“Se você tirar uma cobra do Japão e trouxer ela pra cá, ela nunca vai deixar de ser cobra”
“Antes o Tempo não Acabava” é um longa-metragem de direção de Sergio Andrade e Fábio Baldo, o segundo que traz a mesma temática dirigido por Andrade. O filme retrata a vida de um jovem indígena, Anderson, estrelado pelo também nativo Anderson Tikuna, que vive um conflito cultural entre as tradições indígenas e a vida urbana, tendo vivido sua infância em uma tribo indígena e agora a juventude em uma cidade grande e capitalista.
Tendo como cenário de fundo a cidade de Manaus e uma aldeia na fronteira colombiana, a produção mostra com delicadeza e ao mesmo tempo de forma chocante a dicotomia e confronto que sempre houve e está cada vez mais crescente entre a cultura indígena e urbana, sendo essa última quase que forçada a entrar e fazer parte da vida dos nativos de nossa terra.
Com uma fotografia impecável da floresta Amazônica, consegue retratar muito bem a vida periférica das comunidades locais, sua rotina urbana envolvendo o trabalho nas grandes indústrias e a pobreza não só material, mas também a precariedade na qualidade de vida neste local tão pouco reconhecido pelo Brasil afora. Assim também como dá destaque para a cultura em questão e seus artesanatos, costumes e língua nativa, evidenciando a forma como são pouco valorizados e muito explorados pelos que não vivenciam seus hábitos culturais.
O roteiro, um tanto quanto confuso, tenta trazer uma reflexão sobre este antagonismo cultural, colocando questões polêmicas como a os rituais de inserção dos homens nativos na sociedade, a sexualidade vivida por eles e até mesmo a forma de lidarem com as doenças.

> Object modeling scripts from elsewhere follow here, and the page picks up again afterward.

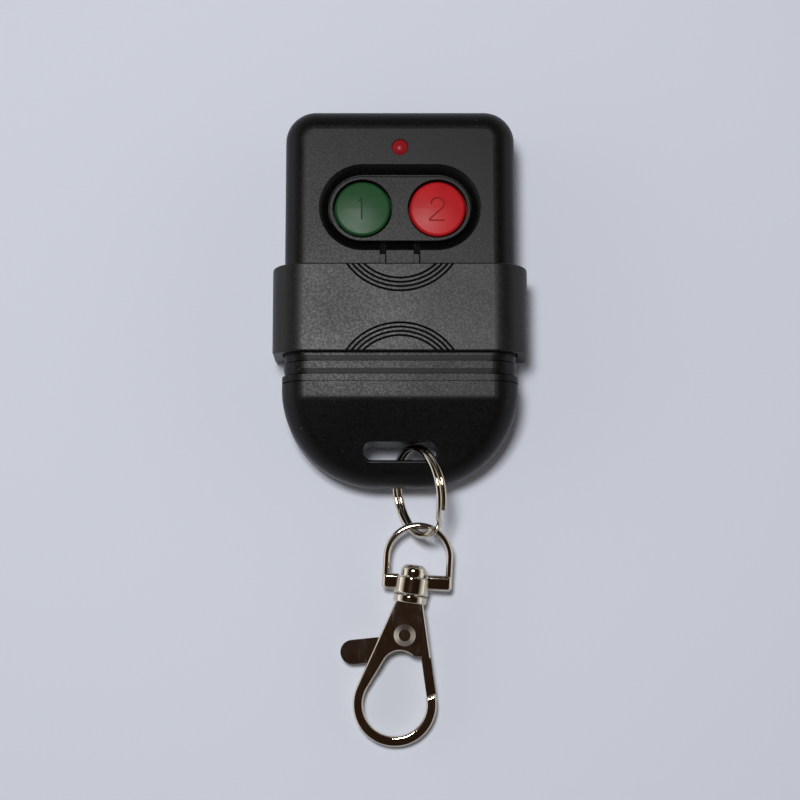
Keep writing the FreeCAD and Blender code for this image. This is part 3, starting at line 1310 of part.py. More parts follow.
def clasp_outline():
    """Outer edge of the clasp: a drop shape from the shoulder to the hook."""
    shoulder_y = -(BOW_EYE_HEIGHT / 2 + NECK_GAP + NECK_HEIGHT * 0.8)
    half = SHOULDER_WIDTH / 2
    span = HOOK_REACH + shoulder_y
    distance = hypot(half, span)
    lean = atan2(half, span)
    touch = asin(HOOK_OUTER_RADIUS / distance) - lean
    tx = HOOK_OUTER_RADIUS * cos(touch)
    ty = -HOOK_REACH + HOOK_OUTER_RADIUS * sin(touch)
    right, left = V(half, shoulder_y, 0), V(-half, shoulder_y, 0)
    edges = [Part.LineSegment(left, right).toShape(), Part.LineSegment(right, V(tx, ty, 0)).toShape(),
             Part.Arc(V(tx, ty, 0), V(0, -HOOK_REACH - HOOK_OUTER_RADIUS, 0), V(-tx, ty, 0)).toShape(),
             Part.LineSegment(V(-tx, ty, 0), left).toShape()]
    return Part.Wire(edges), touch


def eye_outline():
    """Inner edge of the clasp: a drop shape round the hook opening."""
    gap = HOOK_REACH - EYE_TOP_REACH
    touch = asin((HOOK_INNER_RADIUS - EYE_TOP_RADIUS) / gap)
    x1, y1 = HOOK_INNER_RADIUS * cos(touch), -HOOK_REACH + HOOK_INNER_RADIUS * sin(touch)
    x2, y2 = EYE_TOP_RADIUS * cos(touch), -EYE_TOP_REACH + EYE_TOP_RADIUS * sin(touch)
    edges = [Part.Arc(V(x1, y1, 0), V(0, -HOOK_REACH - HOOK_INNER_RADIUS, 0), V(-x1, y1, 0)).toShape(),
             Part.LineSegment(V(-x1, y1, 0), V(-x2, y2, 0)).toShape(),
             Part.Arc(V(-x2, y2, 0), V(0, -EYE_TOP_REACH + EYE_TOP_RADIUS, 0), V(x2, y2, 0)).toShape(),
             Part.LineSegment(V(x2, y2, 0), V(x1, y1, 0)).toShape()]
    return Part.Wire(edges)


def slab(wire, thickness):
    """Solid of even thickness about the middle plane of the clasp."""
    return prism(wire.translated(V(0, 0, -thickness / 2)), V(0, 0, thickness))


def gate_room(radius, top):
    """Room for the gate: right of the axis, below top, within a swing about the pivot."""
    swing = rod(radius, 0, -PIVOT_REACH, -OVERRUN, OVERRUN)
    return swing.common(box(0, CLASP_SPAN, -PIVOT_REACH - radius, -top, -OVERRUN, OVERRUN))


def clasp_body():
    """Clasp frame: neck, forked shoulder and hook."""
    outline, _ = clasp_outline()
    split = EYE_TOP_REACH + EYE_TOP_RADIUS * 0.4
    upper = box(-CLASP_SPAN, CLASP_SPAN, -split, 0, -OVERRUN, OVERRUN)
    thick = slab(outline, CLASP_THICKNESS).common(upper)
    thin = slab(outline, HOOK_THICKNESS)
    frame = fused([thick, thin])
    frame = frame.cut(slab(eye_outline(), 2 * CLASP_THICKNESS))
    frame = frame.cut(gate_room(GATE_SWING_RADIUS, GATE_TOP_REACH))

    def rim(b):
        flat = b.ZLength < TINY
        on_thick = abs(abs(b.ZMin) - CLASP_THICKNESS / 2) < TINY
        on_thin = abs(abs(b.ZMin) - HOOK_THICKNESS / 2) < TINY and b.YMax < -split
        return flat and (on_thick or on_thin) and b.YMax < -BOW_EYE_HEIGHT / 2 and b.YLength > CLASP_EDGE

    frame = rounded(frame, CLASP_EDGE, rim)
    low = BOW_EYE_HEIGHT / 2 + NECK_GAP
    neck = along_clasp(NECK_DIAMETER / 2, low, low + NECK_HEIGHT)
    neck = rounded(neck, NECK_EDGE, lambda b: b.YLength < TINY)
    frame = fused([frame, neck])
    half = FORK_SLOT / 2
    fork = box(-CLASP_SPAN, CLASP_SPAN, -GATE_TOP_REACH - 1, -FORK_TOP_REACH, -half, half)
    window = box(-CLASP_SPAN, -1.0, -FORK_LEFT_REACH, -FORK_TOP_REACH, -half, half)
    pin = rod(PIVOT_DIAMETER / 2 + SMALL_GAP, 0, -PIVOT_REACH, -OVERRUN, OVERRUN)
    bore = along_clasp(POST_SHANK_DIAMETER / 2 + SMALL_GAP, 0, low + POST_DEPTH)
    return on_clasp(cut_all(frame, [fork, window, pin, bore]))


def clasp_rivet():
    """Rivet with two bevelled heads that the lever turns on."""
    half = CLASP_THICKNESS / 2
    shank = rod(PIVOT_DIAMETER / 2, 0, -PIVOT_REACH, -half, half)
    heads = [Part.makeCone(PIVOT_HEAD_DIAMETER / 2, PIVOT_FLAT_DIAMETER / 2, PIVOT_HEAD_HEIGHT,
                           V(0, -PIVOT_REACH, side * half), V(0, 0, side)) for side in (-1, 1)]
    return on_clasp(fused([shank] + heads))


def lever_levels():
    """Lower and upper face of the lever inside the fork."""
    low = -FORK_SLOT / 2 + LEVER_GAP
    return low, low + LEVER_THICKNESS


def gate_arm():
    """Outer arm of the lever, which closes the hook."""
    outline, touch = clasp_outline()
    outer = slab(outline, HOOK_THICKNESS)
    inner = outer.copy()
    inner.translate(V(-GATE_WIDTH / cos(touch), 0, 0))
    room = gate_room(GATE_SWING_RADIUS - GATE_GAP, GATE_TOP_REACH + GATE_GAP)
    return outer.cut(inner).common(room)


def clasp_lever():
    """Lever: thumb tab, pivot boss, link and gate arm."""
    low, high = lever_levels()
    tilt = radians(TAB_TILT)
    r = TAB_WIDTH / 2
    along = V(cos(tilt), sin(tilt), 0)
    end = V(TAB_END_X, -TAB_END_REACH, low)
    root = end + along * (-TAB_END_X / cos(tilt))
    side = V(-sin(tilt), cos(tilt), 0) * r
    tip = end - along * r
    edges = [Part.LineSegment(root - side, root + side).toShape(),
             Part.LineSegment(root + side, end + side).toShape(),
             Part.Arc(end + side, tip, end - side).toShape(),
             Part.LineSegment(end - side, root - side).toShape()]
    tab = prism(Part.Wire(edges), V(0, 0, high - low))
    eye = slab(eye_outline(), 2 * CLASP_THICKNESS)
    tab = tab.cut(eye)
    boss = rod(LEVER_BOSS_RADIUS, 0, -PIVOT_REACH, low, high)
    outline, touch = clasp_outline()
    lean = V(sin(touch), -cos(touch), 0)
    gate_x = clasp_half_width(GATE_TOP_REACH) - 0.1
    link = lines([(0, -PIVOT_REACH + LEVER_BOSS_RADIUS * 0.9, low), (gate_x - 1.2, -PIVOT_REACH + 0.6, low),
                  (gate_x, -GATE_TOP_REACH + 1.0, low), (gate_x + 0.3, -GATE_TOP_REACH - 1.2, low),
                  (gate_x - 1.0, -GATE_TOP_REACH - 1.2, low), (gate_x - 1.35, -GATE_TOP_REACH + 0.1, low),
                  (0, -PIVOT_REACH - LEVER_BOSS_RADIUS * 0.9, low)])
    link = prism(link, V(0, 0, high - low)).common(slab(outline, CLASP_THICKNESS))
    lever = fused([tab, boss, link, gate_arm()])
    return on_clasp(lever.cut(rod(PIVOT_DIAMETER / 2 + PIVOT_GAP, 0, -PIVOT_REACH, -OVERRUN, OVERRUN)))


def clasp_half_width(reach):
    """Half the clasp's width at a distance below the eye."""
    outline, touch = clasp_outline()
    tx = HOOK_OUTER_RADIUS * cos(touch)
    ty = HOOK_REACH - HOOK_OUTER_RADIUS * sin(touch)
    return tx - (ty - reach) * tan(touch)


def lever_spring():
    """Small coil round the rivet with two legs that push the gate shut."""
    pitch = COIL_WIRE * 1.15
    _, high = lever_levels()
    edges = helix_path(COIL_RADIUS, pitch, COIL_TURNS, pi)
    start = edges[0].valueAt(edges[0].FirstParameter)
    leg = Part.LineSegment(start + V(0, COIL_LEG, 0), start).toShape()
    coil = pipe([leg] + edges, COIL_WIRE / 2)
    coil.translate(V(0, -PIVOT_REACH, high + COIL_WIRE / 2 + 0.03))
    return on_clasp(coil)


# Everything, by node name

def build():
    """All nodes of the remote."""
    block, hollow = case_block(), cavity()
    half = BUTTON_SPACING / 2
    nodes = {
        "front_shell": front_shell(block, hollow),
        "rear_shell": rear_shell(block, hollow),
        "case_screws": Part.makeCompound([case_screw(x, y) for x, y in SCREW_SPOTS]),
        "slide_cover": slide_cover(),
        "green_button": button(-half, numeral_one()),
        "red_button": button(half, numeral_two()),
        "lamp_lens": lamp_lens(),
        "lamp_legs": Part.makeCompound(lamp_legs()),
        "circuit_board": circuit_board(),
        "antenna_loop": antenna_loop(),
        "switch_bases": Part.makeCompound([switch_base(-half), switch_base(half)]),
        "switch_plates": Part.makeCompound([switch_plate(-half), switch_plate(half)]),
        "switch_pins": Part.makeCompound(switch_pins()),
        "switch_plunger_green": switch_plunger(-half),
        "switch_plunger_red": switch_plunger(half),
        "code_switch": code_body(),
        "code_switch_pins": Part.makeCompound(code_pins()),
        "encoder_chip": encoder_chip(),
        "encoder_pins": Part.makeCompound(encoder_pins()),
        "resonator_can": resonator_can(),
        "resonator_legs": Part.makeCompound(resonator_legs()),
        "trimmer": trimmer(),
        "transistor": transistor(),
        "resistors": Part.makeCompound(resistors()),
        "capacitors": Part.makeCompound(capacitors()),
        "battery_cell": battery_cell(),
        "battery_contact_plus": battery_contact(CONTACT_PLUS_X, 1),
        "battery_contact_minus": battery_contact(CONTACT_MINUS_X, -1),
        "battery_spring": battery_spring(),
        "split_ring": split_ring(),
        "swivel_bow": swivel_bow(),
        "swivel_post": swivel_post(),
        "clasp_body": clasp_body(),
        "clasp_rivet": clasp_rivet(),
        "clasp_lever": clasp_lever(),
        "lever_spring": lever_spring(),
    }
    for i in range(CODE_COUNT):
        nodes["code_lever_%d" % (i + 1)] = code_lever(i)
    return nodes


def main():
    """Write one STEP file for each node."""
    os.makedirs("parts", exist_ok=True)
    for name, shape in build().items():
        shape.exportStep("parts/%s.step" % name)
    print("cover travel %.2f mm" % COVER_TRAVEL)


main()
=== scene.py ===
"""Looks of a two-button gate remote that lies on its back with its ring and clasp.

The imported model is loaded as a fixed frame. Each sub-assembly below dresses its
own pieces, and the studio adds the floor, the light and the camera. Metres.
"""

import functools
import logging
import math
from dataclasses import dataclass, field
from enum import Enum
from typing import Any

import bpy
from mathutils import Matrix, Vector

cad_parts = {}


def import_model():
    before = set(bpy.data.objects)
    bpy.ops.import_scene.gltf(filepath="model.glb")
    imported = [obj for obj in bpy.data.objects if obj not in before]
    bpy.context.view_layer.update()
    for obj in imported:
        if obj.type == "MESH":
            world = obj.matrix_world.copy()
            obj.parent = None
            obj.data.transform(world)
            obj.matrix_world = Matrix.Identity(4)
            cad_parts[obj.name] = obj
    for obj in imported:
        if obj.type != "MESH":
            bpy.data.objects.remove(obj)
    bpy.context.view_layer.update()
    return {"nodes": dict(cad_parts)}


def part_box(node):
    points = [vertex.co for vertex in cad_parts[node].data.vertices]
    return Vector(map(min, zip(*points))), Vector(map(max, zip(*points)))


LOG = logging.getLogger("gate_remote")
MM = 0.001

Colour = tuple[float, float, float]
Span = tuple[float, float]
Socket = bpy.types.NodeSocket

UNIT: Span = (0.0, 1.0)


def grey(level: float) -> Colour:
    """Neutral colour of one level."""
    return (level, level, level)


class NodeTree:
    """Thin helper that adds and joins nodes in one tree.

    The colour sockets of a Mix node share their names with those of its other
    types, so they are found by number: factor, first colour, second colour.
    """

    MIX_INPUTS = (0, 6, 7)
    MIX_RESULT = 2

    def __init__(self, tree: bpy.types.NodeTree) -> None:
        """Keep the tree that the nodes go into."""
        self.tree = tree

    def add(self, kind: str, **settings: Any) -> bpy.types.Node:
        """Add a node.

        Args:
            kind: Blender's name of the node type.
            settings: properties of the node.

        Returns:
            The new node.
        """
        node = self.tree.nodes.new(kind)
        for name, value in settings.items():
            setattr(node, name, value)
        return node

    def put(self, socket: Socket, value: Any) -> None:
        """Link a socket to an input, or set the input's value.

        Args:
            socket: the input.
            value: a socket to link, a plain colour or a number.
        """
        if isinstance(value, Socket):
            self.tree.links.new(value, socket)
        elif isinstance(value, tuple) and len(value) == 3 and socket.type == "RGBA":
            socket.default_value = (*value, 1.0)
        else:
            socket.default_value = value

    def math(self, operation: str, first: Any, second: Any = 0.0) -> Socket:
        """Result of a Math node.

        Args:
            operation: Blender's name of the operation.
            first: first value or socket.
            second: second value or socket, if the operation takes two.

        Returns:
            The result.
        """
        node = self.add("ShaderNodeMath", operation=operation)
        self.put(node.inputs[0], first)
        self.put(node.inputs[1], second)
        return node.outputs[0]

    def mix(self, factor: Any, low: Any, high: Any) -> Socket:
        """Colour between two colours.

        Args:
            factor: share of the second colour.
            low: colour at factor 0.
            high: colour at factor 1.

        Returns:
            The mixed colour.
        """
        node = self.add("ShaderNodeMix", data_type="RGBA")
        for index, value in zip(self.MIX_INPUTS, (factor, low, high)):
            self.put(node.inputs[index], value)
        return node.outputs[self.MIX_RESULT]

    def span(self, value: Any, source: Span, target: Span = UNIT) -> Socket:
        """Value mapped from one range to another and held at its ends.

        Args:
            value: what is mapped.
            source: the value's own range, which may run downwards.
            target: the range that it is mapped to.

        Returns:
            The mapped value.
        """
        node = self.add("ShaderNodeMapRange", clamp=True)
        for index, item in enumerate((value, *source, *target)):
            self.put(node.inputs[index], item)
        return node.outputs[0]

    def noise(self, position: Socket, scale: Any, detail: float = 2.0) -> Socket:
        """Plain noise between 0 and 1.

        Args:
            position: where the noise is read.
            scale: cells of the noise per metre.
            detail: finer layers on top of the first one.

        Returns:
            The noise.
        """
        node = self.add("ShaderNodeTexNoise")
        self.put(node.inputs["Vector"], position)
        self.put(node.inputs["Scale"], scale)
        self.put(node.inputs["Detail"], detail)
        return node.outputs["Fac"]


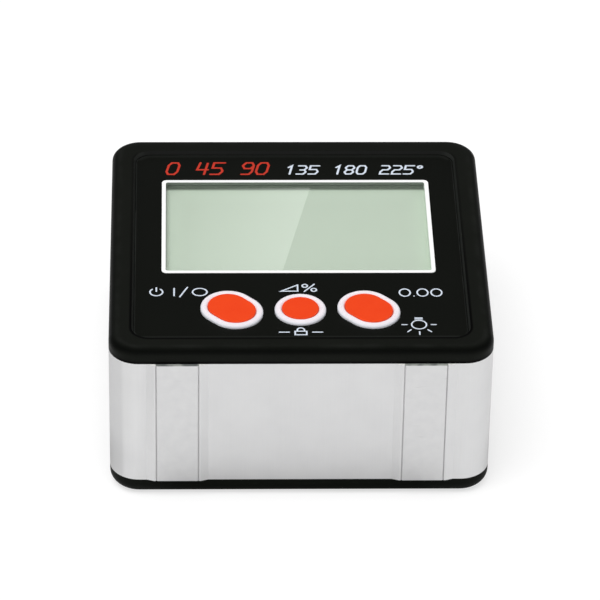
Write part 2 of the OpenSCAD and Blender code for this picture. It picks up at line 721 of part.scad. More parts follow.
// Rear cover: floor, spigot, bosses, ribs and the battery bay over the door's opening
module rear_cover() {
    bay_end = max(bay_len / 2 + bay_wall, pocket_w / 2 + spigot_wall / 2);
    open_w = door_w + 2 * door_gap;
    open_d = 2 * (door_half_d + door_gap);
    latch_open_y = latch_far_y - latch_leg / 2 - latch_room;
    color([0.1, 0.1, 0.1]) {
        difference() {
            union() {
                difference() {
                    swept_block(body_w, body_d, corner_r, 0, rear_h)
                        edge_profile(corner_r, 0, rear_h, rear_fillet, 0);
                    rounded_plate(pocket_w, pocket_d, 1.5, floor_t, rear_h + cut);
                    rounded_plate(open_w, open_d, door_r + door_gap, -cut, floor_t + cut);
                }
                wall_ring(spigot_w, spigot_d, inner_r, spigot_wall, bay_low_z + door_t,
                    rear_h + spigot_reach);
                for (p = boss_spots) upright(p, boss_r, rear_fillet, boss_meet);
                box(-bay_end, bay_end, -bay_out_d, bay_out_d, bay_low_z, bay_roof_z + roof_t);
                for (x = rib_spots, sx = [-1, 1])
                    box(sx * x - rib_t / 2, sx * x + rib_t / 2, -pocket_d / 2 - seat,
                        pocket_d / 2 + seat, bay_low_z, rib_high_z);
            }
            box(-bay_len / 2, bay_len / 2, -bay_half_d, bay_half_d, -cut, bay_roof_z);
            // Room for the latch, and a scoop for a finger beside it
            box(-latch_w / 2 - door_gap, latch_w / 2 + door_gap, latch_open_y, 0, -cut,
                bay_low_z);
            box(-latch_w / 2 - door_gap, latch_w / 2 + door_gap, latch_open_y,
                -bay_out_d, -cut, floor_t + cut);
            translate([0, latch_open_y - 1.2, -2.2]) rotate([0, 90, 0])
                cylinder(r = 3.2, h = latch_w + 2 * door_gap, center = true);
            // Notches in the bay's wall where the hinge hooks swing
            for (s = [-1, 1])
                box(s * hook_x - hook_w / 2 - door_gap, s * hook_x + hook_w / 2 + door_gap,
                    0, bay_out_d + cut, 0, door_top_z + 1.8);
            for (p = boss_spots) {
                upright(p, screw_r + 0.2, -cut, boss_meet + cut);
                upright(p, screw_head_r + 0.2, -cut, floor_t);
            }
            for (s = [-1, 1])
                box(-bay_len / 2 - 0.1, -bay_len / 2 + contact_t + 0.1,
                    s * cell_y - tab_w / 2 - 0.1, s * cell_y + tab_w / 2 + 0.1,
                    bay_roof_z - cut, bay_roof_z + roof_t + cut);
        }
        // Rib between the two cells
        translate([-contact_x + 2, 0, 0]) rotate([90, 0, 90]) linear_extrude(2 * contact_x - 4)
            polygon([[-cell_y * 0.4, bay_roof_z + seat], [cell_y * 0.4, bay_roof_z + seat],
                [0, cell_z + cell_r * 0.35]]);
    }
}

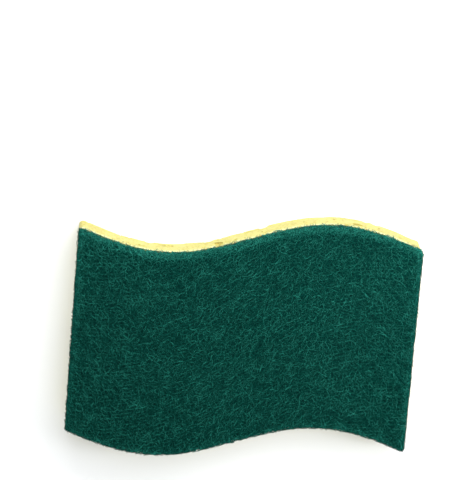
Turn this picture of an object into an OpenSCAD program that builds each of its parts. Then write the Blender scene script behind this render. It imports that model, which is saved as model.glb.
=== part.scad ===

Três são as questões que existem sim, em qualquer sociedade, porém, pouco ou talvez mal explorados e apresentados no filme, já que, um leigo, que não compreende e conhece a fundo a cultura nativa, pode encarar de forma preconceituosa estes argumentos ao assistir o filme. O que pode ser visto como algo bom ou ruim: bom, se levar o espectador a uma pesquisa e estudo a fundo sobre o tema, mas ruim, se esse mesmo ficar só na superficialidade e tirar conclusões precipitadas e errôneas somente ao assistir o longa.
A homossexualidade retratada no filme, se mal interpretada, leva a crer que as tribos indígenas são preconceituosas e impõe seus ritos de forma obrigatória a seus membros; a doença da sobrinha de Anderson, também se vista de forma rasa mostra uma tribo desinformada e eugênica; assim como os rituais, que para quem não os conhece, podem ser interpretados como antiquados, desnecessários e torturantes.
São pontos que poderiam ser melhores trabalhados e explorados, dando uma outra visão, afinal de contas, toda cultura tem seu sentido e objetivo de ser, e claro, sendo diferente das outras, até mesmo de forma incompreensíveis, não cabendo espaço para comparações. Daí mesmo, o conflito encontrado pelo jovem Anderson, que se vê em meio a dois ambientes culturais diferentes e se põe a questionar e comparar ambos.
A reflexão que traz é grandiosa se encarada a fundo, afinal de contas, é este choque que uma pessoa vive se não está inserida por completo na sua individualidade, podendo ser adaptada não só para a questão indígena, mas também para outras realidades, como portadores de doenças genéticas, deformidades físicas, e culturas diversas. Pessoas que, se não bem esclarecidas quanto à sua individualidade, acabam por viverem conflitos durante toda a sua vida, sem terem uma personalidade definida de quem realmente são, como no caso, o personagem principal, que não se enxerga nem como parte da cultura indígena e nem como da urbana.
Apresentado na “40ª Mostra Internacional de Cinema de São Paulo” no ano passado, é um filme bom, pelo que tenta ser, mas fraco pelo pouco que apresenta, deixando várias lacunas para perspectivas imprecisas sobre o tema, salvando a boa interpretação dos atores Anderson Tikuna (Anderson), Begê Muniz (Beto) e Rita Carelli (Pia).